Dear Scripps College Community Members,
Many of you are aware that last Monday, Immigration and Customs Enforcement (ICE) proposed a policy change that would deny many international students access to U.S. educational colleges and universities should their institutions deliver instruction fully online this fall. The announcement also indicated that if a campus delivers any courses in person, all international students would be required to take in-person classes or risk the loss of their visa status. This policy change puts all campuses in the terrible position of either providing educational continuity for visa-holding students currently in the U.S. while denying access to courses for those who are abroad; or providing continuity for students through online courses and putting students currently in the U.S. at risk of deportation. Since learning of the ICE announcement, Scripps College has mobilized to support our international students, identify solutions to ensure that all students can continue their studies whether abroad or in the U.S., and challenge this cruel and arbitrary action by the federal government.
As detailed in this press release, Scripps College has joined a lawsuit with more than 20 West Coast colleges and universities seeking to block the U.S. Department of Homeland Security from enacting these changes. We are pursuing this case based on our belief that international students deserve the ability to continue the educational achievements they have worked so hard to attain. Further, we believe that international students should be able to remain enrolled regardless of their institution’s mode of instruction or students’ current location. The ICE announcement demonstrates a lack of respect for international students and the tremendous value they bring to scholarship, research, and educational communities at Scripps and other institutions of higher education throughout this country. We believe the courts will recognize the many problematic components of this approach and respond favorably to the concerns expressed by Scripps and our higher education peers.
Simultaneously, the College has been proactively seeking solutions that will provide educational options for students who are in the U.S. as well as those abroad to continue their studies. As we await final regulations from the federal government, the College is exploring options for hybrid and in-person coursework for students currently in the U.S. while maintaining remote options for those outside the country. This is important to us because, while the majority of our international students have returned to their home countries and are currently residing outside of the U.S., we have a number of international students currently residing in the U.S. We need an approach that allows both groups to continue their education and we are hopeful that the consortium structure we enjoy in Claremont will allow us to explore solutions not available to stand-alone institutions.

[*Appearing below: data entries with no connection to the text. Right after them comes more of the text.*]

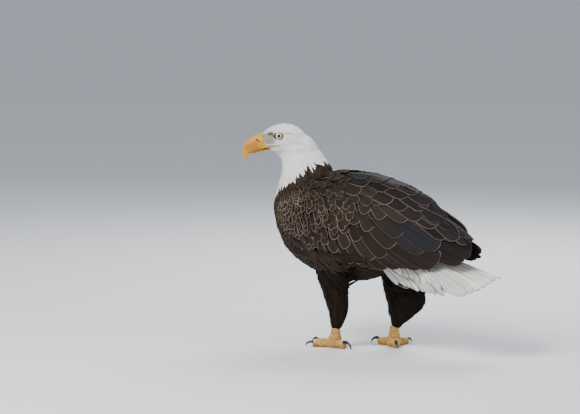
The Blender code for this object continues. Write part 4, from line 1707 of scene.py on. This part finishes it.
def eyeball(name, side):
    shape = bmesh.new()
    bmesh.ops.create_uvsphere(shape, u_segments=64, v_segments=40, radius=EYE_RADIUS)
    mesh = as_mesh(name, shape)
    local = coordinates(mesh)
    off_axis = np.hypot(local[:, 0], local[:, 1])
    bulge = 1 - smooth_step(off_axis, 2.0, 8.5)
    tucked = 5.0 * smooth_step(off_axis, 8.9, 10.6)  # the rest of the ball stays behind the lids
    local[:, 2] += np.where(local[:, 2] > 0, bulge * CORNEA - tucked, 0)
    out = np.array(head_left) * side
    frame_axes = np.array([head_ahead, np.cross(out, head_ahead), out])
    centre = np.array(on_head(0, EYE_SIDE * side, 0))
    move_vertices(mesh, centre + local @ frame_axes * MM)
    if np.linalg.det(frame_axes) < 0:
        mesh.flip_normals()
    piece = new_object(name, mesh, eye_finish)
    write_attribute(mesh, "off_axis", np.where(local[:, 2] > 0, off_axis, 20.0))
    write_attribute(mesh, "round", np.column_stack([local[:, 0], local[:, 1], 0 * off_axis]), "FLOAT_VECTOR")
    mesh.shade_smooth()
    return piece


eye_finish = Finish("eye_gloss", Roughness=0.12, Coat_Weight=1.0, Coat_Roughness=0.03, IOR=1.4)
off = eye_finish.attribute("off_axis")
x, y, _ = eye_finish.parts(eye_finish.attribute("round", "Vector"))
turn = y.do("ARCTAN2", y, x)
rays = eye_finish.noise(eye_finish.join(turn * 7.0, off * 0.35, 0.0), 3.0, 3.0, 0.6)
straw = eye_finish.mix(rays.step(0.3, 0.7), (0.60, 0.50, 0.20, 1), (0.92, 0.83, 0.46, 1))
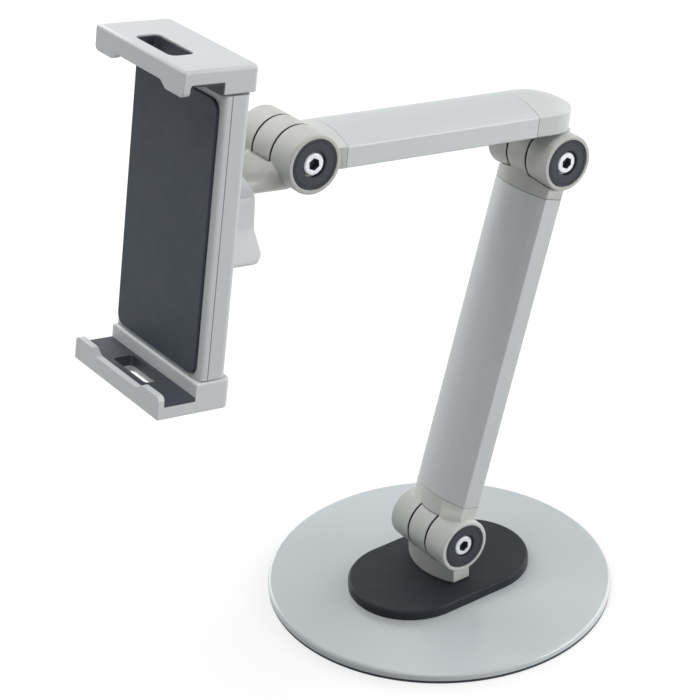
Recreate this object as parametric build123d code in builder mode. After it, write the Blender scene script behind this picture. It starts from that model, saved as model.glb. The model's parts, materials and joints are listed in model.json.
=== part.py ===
"""Folding desk stand for a tablet: weighted disc, swivelling foot, two hinged arms and a spring clamp.

Millimetres. +X runs along the three hinge bolts, the tablet faces -Y, and +Z is up. The origin is the
middle of the disc's rubber pad, on the desk.
"""

from math import cos, radians, sin
import os

from build123d import *

os.makedirs("parts", exist_ok=True)

# Weighted base
BASE_RADIUS = 85.0
RUBBER_THICKNESS = 1.3
RUBBER_INSET = 0.2
DISC_THICKNESS = 3.5
DISC_RIM_ROUND = 1.6
PLATE_LENGTH = 96.6
PLATE_WIDTH = 61.3
PLATE_THICKNESS = 5.0
PLATE_ROUND = 1.4
PLATE_WEB = 3.2
BASE_WELL_RADIUS = 12.0
PLATE_SCREW_SPACING = 66.0
PLATE_SCREW_RADIUS = 2.0
PLATE_SCREW_HEAD_RADIUS = 3.9
PLATE_SCREW_DEPTH = 7.0

# Swivel under the foot
SWIVEL_BOLT_RADIUS = 4.0
SWIVEL_HEAD_RADIUS = 6.5
SWIVEL_HEAD_HEIGHT = 4.0
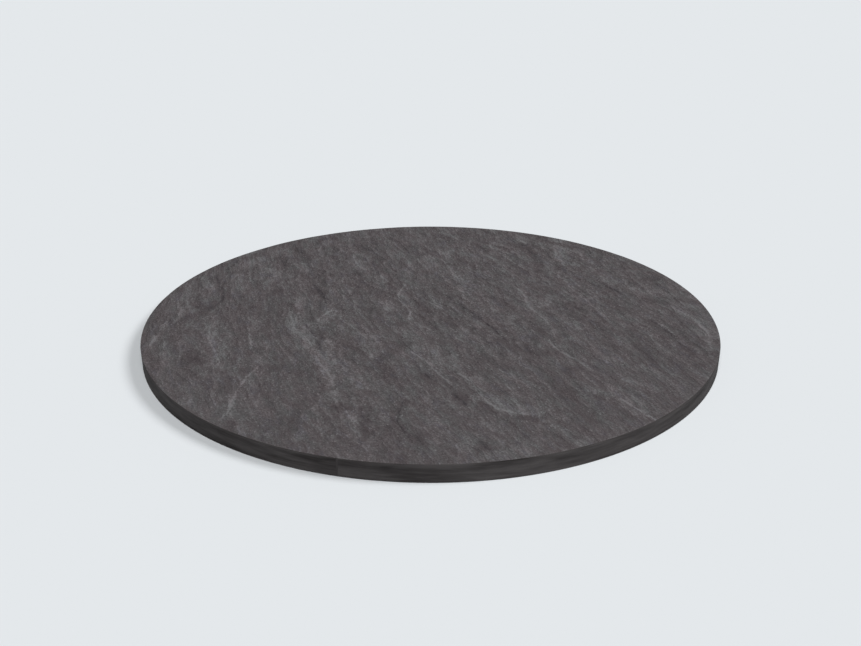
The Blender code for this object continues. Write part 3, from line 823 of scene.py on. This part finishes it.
@dataclass(frozen=True)
class SlabForm:
    """The whole slab as one closed mesh: riven face, arrises, ground rim and sawn underside."""

    face: RivenFace
    face_cells: int = 280
    base_share: int = 4
    top_arris: float = 0.0003
    wear: float = 0.00015
    wear_waves: Waves = Waves(1.0 / 9.0, 1.0 / 9.0, 71, 4, 0.7)
    wear_start: float = 20.0 / 9.0
    wear_limits: Span = (-1.0, 1.6)
    bottom_arris: float = 0.0004
    wall_rows: int = 5
    seam_angle: float = math.radians(-104.3)
    grid_turn: float = math.radians(-67.0)
    sharp_angle: float = math.radians(32.0)

    def rim_angles(self) -> Array:
        """Returns the angle of every point round the rim."""
        steps = np.arange(4 * self.face_cells)
        return (0.5 * steps / self.face_cells - 0.25) * math.pi + self.grid_turn

    def arris_width(self, angle: Array) -> Array:
        """Returns how far the top corner is worn back, a little more in places."""
        worn = self.wear_waves.read(np.exp(1j * angle) + self.wear_start)
        return self.top_arris + self.wear * np.clip(worn, *self.wear_limits)

    def face_points(self, grid: DiscGrid) -> Array:
        """Lays out the riven face, drawn together along the ledges.

        Args:
            grid: the face's grid.

        Returns:
            The points.
        """
        plan = grid.plan()
        plan = plan * (self.face.radius - self.arris_width(np.angle(plan)))
        cell = math.sqrt(math.pi) * self.face.radius / grid.cells
        plan = self.face.draw_to_ledges(plan, cell)
        return np.column_stack((plan.real, plan.imag, self.face.height(plan)))

    def rim_rows(self, edge_height: Array) -> list[Array]:
        """Carries the rim's profile round the slab.

        The profile is a short rounded corner, a straight wall and a cut corner at the foot.

        Args:
            edge_height: height of the face's outermost points, in order round the rim.

        Returns:
            One row of points for each level of the profile, from the top down.
        """
        angle, radius = self.rim_angles(), self.face.radius
        worn = self.arris_width(angle)
        profile = [
            (radius - worn * (1.0 - math.sin(bend)), edge_height - worn * (1.0 - math.cos(bend)))
            for bend in (math.radians(45.0), math.radians(90.0))]
        wall_top = edge_height - worn
        for share in np.linspace(0.0, 1.0, self.wall_rows + 1)[1:]:
            profile.append((radius, wall_top + (self.bottom_arris - wall_top) * share))
        profile.append((radius - self.bottom_arris, np.zeros(angle.shape)))
        return [np.column_stack((np.cos(angle) * out, np.sin(angle) * out, height))
                for out, height in profile]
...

We understand that this news has devastated many of our international students, and many in our community are rallying to offer support. The Dean of Students Office has reached out to our international students individually and collectively to provide support and information, and will continue to provide this support, particularly to those students who are most vulnerable. International students are treasured at Scripps and always will be. These students deserve to continue their education and we are fighting for their ability to do so.